England,
1938
Shown in 1971
CREDITS
OTHER
COMMENTS
Shown as part of a Retrospective Tribute to British Popular Cinema, 1932–1952.This particular rarity has been chosen because of a triple delight in seeing three of the British cinema’s most famous actors in the same film. Laughton, Leigh and Harrison celebrate here the tradition of the London street entertainer or “busker,” a profession that still exists rather sadly these days (although one did see recently, an elderly gentleman who played all the roles in Dicken’s Oliver Twist, one balmy evening in front of the Aldwych).
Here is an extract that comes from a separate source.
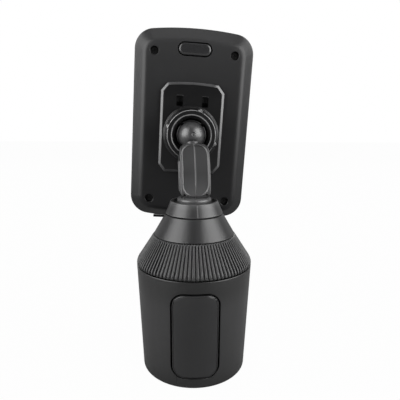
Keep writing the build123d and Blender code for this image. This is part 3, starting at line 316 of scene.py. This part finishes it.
def lofted(name, rings):    # a closed skin over rings of equally many points
    count = len(rings[0])
    points = [tuple(point) for ring in rings for point in ring]
    faces = []
    for row in range(len(rings) - 1):
        low, high = row * count, (row + 1) * count
        faces += [(low + k, low + (k + 1) % count, high + (k + 1) % count, high + k) for k in range(count)]
    faces += [tuple(range(count))[::-1], tuple(range((len(rings) - 1) * count, len(rings) * count))]
    mesh = bpy.data.meshes.new(name)
    mesh.from_pydata(points, [], faces)
    shape = bmesh.new()
    shape.from_mesh(mesh)
    bpy.data.meshes.remove(mesh)
    bmesh.ops.recalc_face_normals(shape, faces=shape.faces)
    return meshed(name, shape)


def joined(name, pieces):
    shape = bmesh.new()
    for piece in pieces:
        shape.from_mesh(piece.data)
        bpy.data.objects.remove(piece)
    return meshed(name, shape)


def carved(piece, tool, operation):
    cut = piece.modifiers.new("cut", "BOOLEAN")
    cut.operation = operation
    cut.object = tool
    cut.solver = "EXACT"
    settled(piece)
    bpy.data.objects.remove(tool)


def dressed(piece, node, finish=None):    # the piece takes its solid's place, body and slot
    if not len(piece.data.materials):
        piece.data.materials.append(finishes[finish or slotOf[node]])
    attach(piece, bodyOf[node])
    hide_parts(node)
    return piece


def painted(piece, finish, chosen):    # the picked faces take another finish; chosen gets place and facing
    piece.data.materials.append(finishes[finish])
    slot = len(piece.data.materials) - 1
    facing = intoCradle.to_3x3()
    for face in piece.data.polygons:
        if chosen((intoCradle @ face.center) / mm, facing @ face.normal):
            face.material_index = slot


skinLook = {
    "edges": {"front_shell": 0.4, "socket_plate": 0.3, "lock_nut": 0.6, "neck_shell_left": 0.45,
              "neck_shell_right": 0.45, "smooth_cone": 0.5, "cup_shell": 0.5, "front_leg_pad": 0.6,
              "left_leg_pad": 0.6, "right_leg_pad": 0.6, "ball_stud": 0.3, "clamp_arm_left": 0.6,
              "clamp_arm_right": 0.6, "foot_bracket": 0.4, "front_pad": 0.6},
    "finishes": {"lock_nut": "nut_plastic", "socket_plate": "nut_plastic", "cup_shell": "cup_plastic"},
    # tones: the neck shells' rounded edges take a painted highlight
    "tones": {"neck_shell_left": ("neck_plastic", "neck_edge_highlight"), "neck_shell_right": ("neck_plastic", "neck_edge_highlight")}}


def makeSkin(node, shaped=None, added=None):    # shaped works on the mesh before the edges are rounded
    piece = weldedCopy(node)
    if shaped:
        shaped(piece)
    rounded(piece, skinLook["edges"][node], skinLook["tones"].get(node))
    if added:
        piece = joined(piece.name, [piece, *added()])
    return dressed(piece, node, skinLook["finishes"].get(node))


# Places are from the ball's centre. A facing is a normal's share towards the phone: -1 looks back at the viewer.
plateLook = {"rimFrom": 11.6, "rimTo": 10.9, "rimNear": 0.02, "rimR": 18.6, "rimFacing": (-0.985, -0.2),
             "back": 13.0, "slotX": 8.3, "slotZ": 17.0, "lipX": 2.9, "lipZ": 4.2, "lipFacing": -0.99,
             "halfWidth": 1.95, "halfHeight": 3.35, "backing": (12.6, 12.9), "shadeFrom": 10.4}


def flattenRim(plate):    # lays the slope round the plate a little flatter
    for point in plate.data.vertices:
        local = intoCradle @ point.co
        if abs(local.y / mm - plateLook["rimFrom"]) < plateLook["rimNear"]:
            point.co = cradlePlace @ Vector((local.x, plateLook["rimTo"] * mm, local.z))


def slotShadeBacks():    # painted shade: a dark back in each of the two slots stands in for their shade
    z, wide, tall = plateLook["slotZ"], plateLook["halfWidth"], plateLook["halfHeight"]
    backs = []
    for x in (-plateLook["slotX"], plateLook["slotX"]):
        corners = [(x - wide, z - tall), (x + wide, z - tall), (x + wide, z + tall), (x - wide, z + tall)]
        backs.append(lofted("slot_shade_back", [inLocal(corners, depth) for depth in plateLook["backing"]]))
    return backs


def inSlot(at):    # within a slot of the plate, or at its lip
    across = abs(abs(at.x) - plateLook["slotX"])
    return across < plateLook["lipX"] and abs(at.z - plateLook["slotZ"]) < plateLook["lipZ"]


# painted highlight on the slope round the plate's rim
def onPlateRim(at, way):
    squarest, sidemost = plateLook["rimFacing"]
    outside = at.y < plateLook["back"] and math.hypot(at.x, at.z) > plateLook["rimR"]
    return squarest < way.y < sidemost and outside and not inSlot(at)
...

When this film was released in America (two years later) it was retitled Sidewalks of London, and some may have caught a showing at some ungodly hour on the telly. At the time, most critics dismissed it, for Mr. Laughton was preferred by American audiences in more neurotic portrayals—his sense of comedy had been forgotten after his convincing villainies as Mr. Bligh of the Bounty and Mr. Barret of Wimpole Street. As for Vivien Leigh, she was fixed in the American film consciousness forever as the South’s own Scarlett, so it was a bit alarming then to see these two performers kicking up their heels in street song, doing a busker’s turn. Now, of course, time has blessed the film with a curious charm, and the story of Charlie and Libby, whose career as a team of sidewalk vaudevillians is broken when the latter becomes a star of the London theater is as poignantly satisfying as the languid nonsense of 42nd Street. Of course, the acting is much better here, and Rex Harrison’s breezy personality is as enjoyable as seeing harmonica-genius Larry Adler and the now-famous Tyrone Guthrie in their salad days. St. Martin’s Lane succeeds because it was made and played in a spirit of love and tribute to a race of show people, quite familiar to the British. We can enjoy it even more today, because these actors represent another generation, just as lovable, and perhaps, their spirits still dance under the vanished glow of a Bovril sign.